Пока беглецы не столько бегут, сколько бредут, и сами же возвращаются, - лагерные оперуполномоченные даже получают от них пользу: они без напряжения мотают им вторые сроки. А если побегов что-то долго нет, то устраивают провокации: какому-нибудь стукачу поручают сколотить группу "на побег" - и всех сажают.
Но человек, пошедший на побег серьезно, очень скоро становится и страшен. Иные, чтобы сбить собак, зажигали за собой тайгу, и она потом неделями на десятки километров горела. - В 1949 году на лугу близ Веслянского совхоза задержали беглеца с человеческим мясом в рюкзаке: он убил попавшегося ему на пути бесконвойного художника с пятилетним сроком и обрезал с него мясо, а варить был недосуг.
Весной 1947 г. на Колыме, близ Эльгена, вели колонну зэков два конвоира. И вдруг один зэк, ни с кем не сговариваясь, умело напал на конвоиров, в одиночку, обезоружил и застрелил обоих. (Имя его неизвестно, а оказался он - недавний фронтовой офицер. Редкий и яркий пример фронтовика, не утерявшего мужество в лагере!)

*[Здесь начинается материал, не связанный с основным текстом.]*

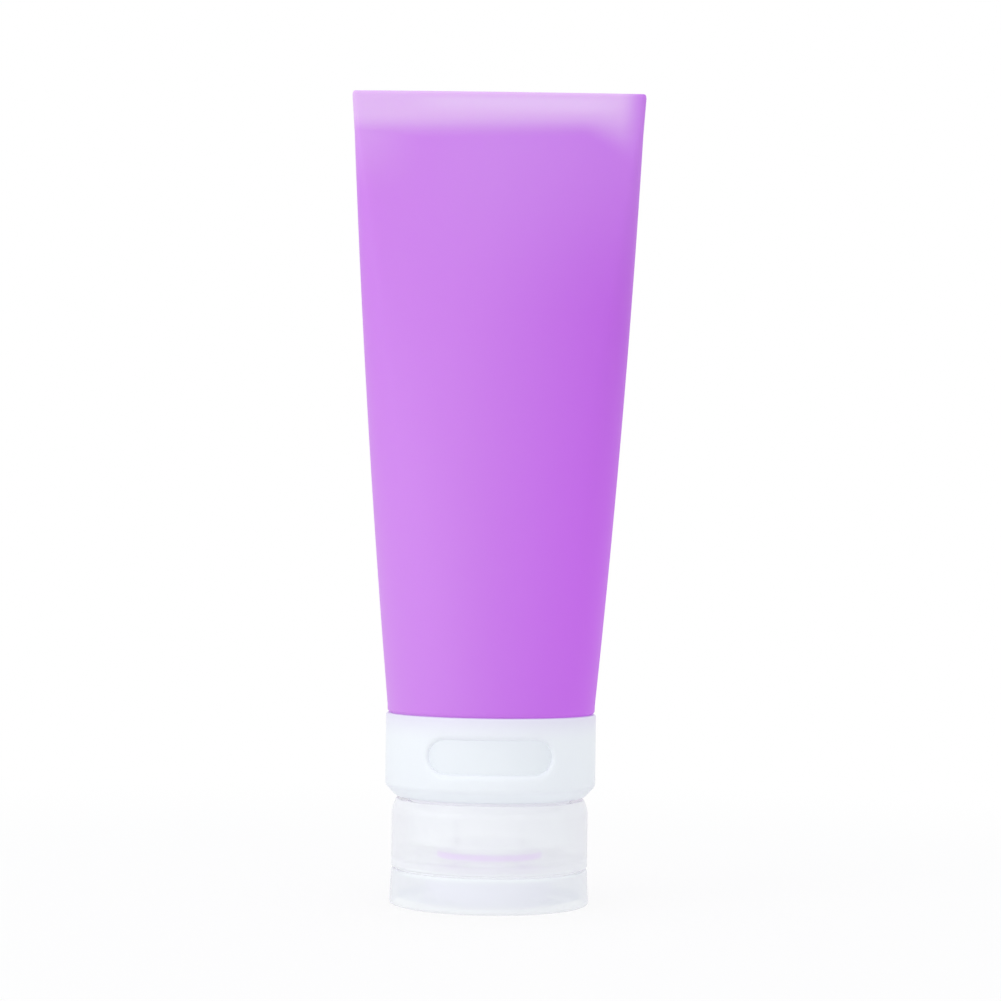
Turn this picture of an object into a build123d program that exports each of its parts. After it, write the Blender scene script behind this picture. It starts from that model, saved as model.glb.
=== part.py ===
"""Soft squeeze tube for travel, standing on its flip-top cap.

The tube is moulded in silicone: round at the neck, flat and wide at the sealed end. A rigid threaded
insert lines the neck. A collar snaps over the insert, and a ring that tells the contents turns behind the
collar's window. The screw cap carries a slit valve, its retainer, a film hinge and the flip lid.

Frame: millimetres, +Z up, origin at the centre of the lid's standing face, hinge towards +Y, window
towards -Y.
"""

import os
from math import cos, pi, sin

from build123d import *

# Overall sizes
TOTAL_HEIGHT = 155.0
SEAM_WIDTH = 56.6
COLLAR_DIAMETER = 40.0
OVERRUN = 2.0
RUN_CLEARANCE = 0.3
EDGE_SHARE = 0.6

# Flip lid
LID_HEIGHT = 6.7
LID_FLARE = 0.3
LID_EDGE_RADIUS = 0.7
LID_PLATE = 1.4
LID_WALL = 1.3
RIM_WIDTH = 5.15
DISH_DEPTH = 0.4
SEAL_RING_SETBACK = 1.4
SEAL_RING_WALL = 1.2
PLUG_WALL = 0.9
PLUG_LEAD = 0.4

# Screw cap
CAP_SETBACK = 1.35
CAP_HEIGHT = 12.9
CAP_WALL = 1.4
DECK = 1.8
CAP_CHAMFER_HEIGHT = 2.0
GROOVE_DEPTH = 0.75
LIP_HEIGHT = 1.4
LIP_WALL = 1.1
NOZZLE_BORE = 8.4
NOZZLE_WALL = 1.8
NOZZLE_HEIGHT = 2.7
NOZZLE_EDGE_RADIUS = 0.6
BARREL_LEDGE = 0.4
BARREL_WALL = 1.3
STEP_DROP = 0.5
THREAD_SPACE = 1.0
SPIGOT_WALL = 1.3
SPIGOT_LENGTH = 10.2
SPIGOT_LEAD = 0.6
RIB_COUNT = 8
RIB_WALL = 1.0
RIB_DROP = 3.0

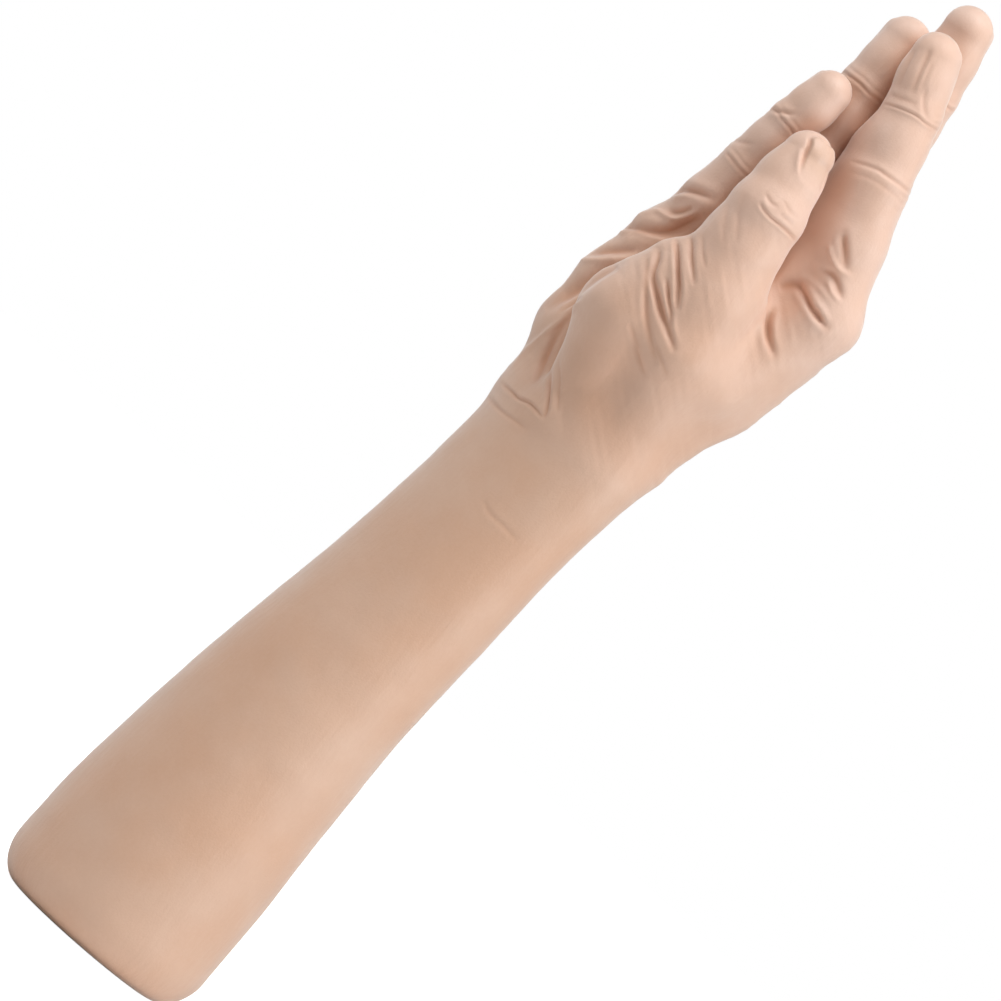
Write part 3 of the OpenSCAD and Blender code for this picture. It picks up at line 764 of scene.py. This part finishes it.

Смельчак объявил колонне, что она свободна! Но заключенных объял ужас: никто за ним не пошел, а все сели тут же и ждали нового конвоя. Фронтовик стыдил их - тщетно. Тогда он взял оружие (32 патрона, "тридцать один - им!") и ушел один. Еще убил и ранил нескольких поимщиков, а тридцать вторым патроном кончил с собой. Пожалуй, развалился бы Архипелаг, если бы все фронтовики так себя вели.
В КрасЛаге бывший вояка, герой Халхингола, пошел с топором на конвоира, оглушил его обухом, взял у него винтовку, тридцать патронов. Вдогонку ему были спущены собаки, двух он убил, ранил собаковода. При поимке его не просто застрелили, а, излютев, мстя за себя и за собак, искололи мертвого штыками и в таком виде бросили неделю лежать близ вахты.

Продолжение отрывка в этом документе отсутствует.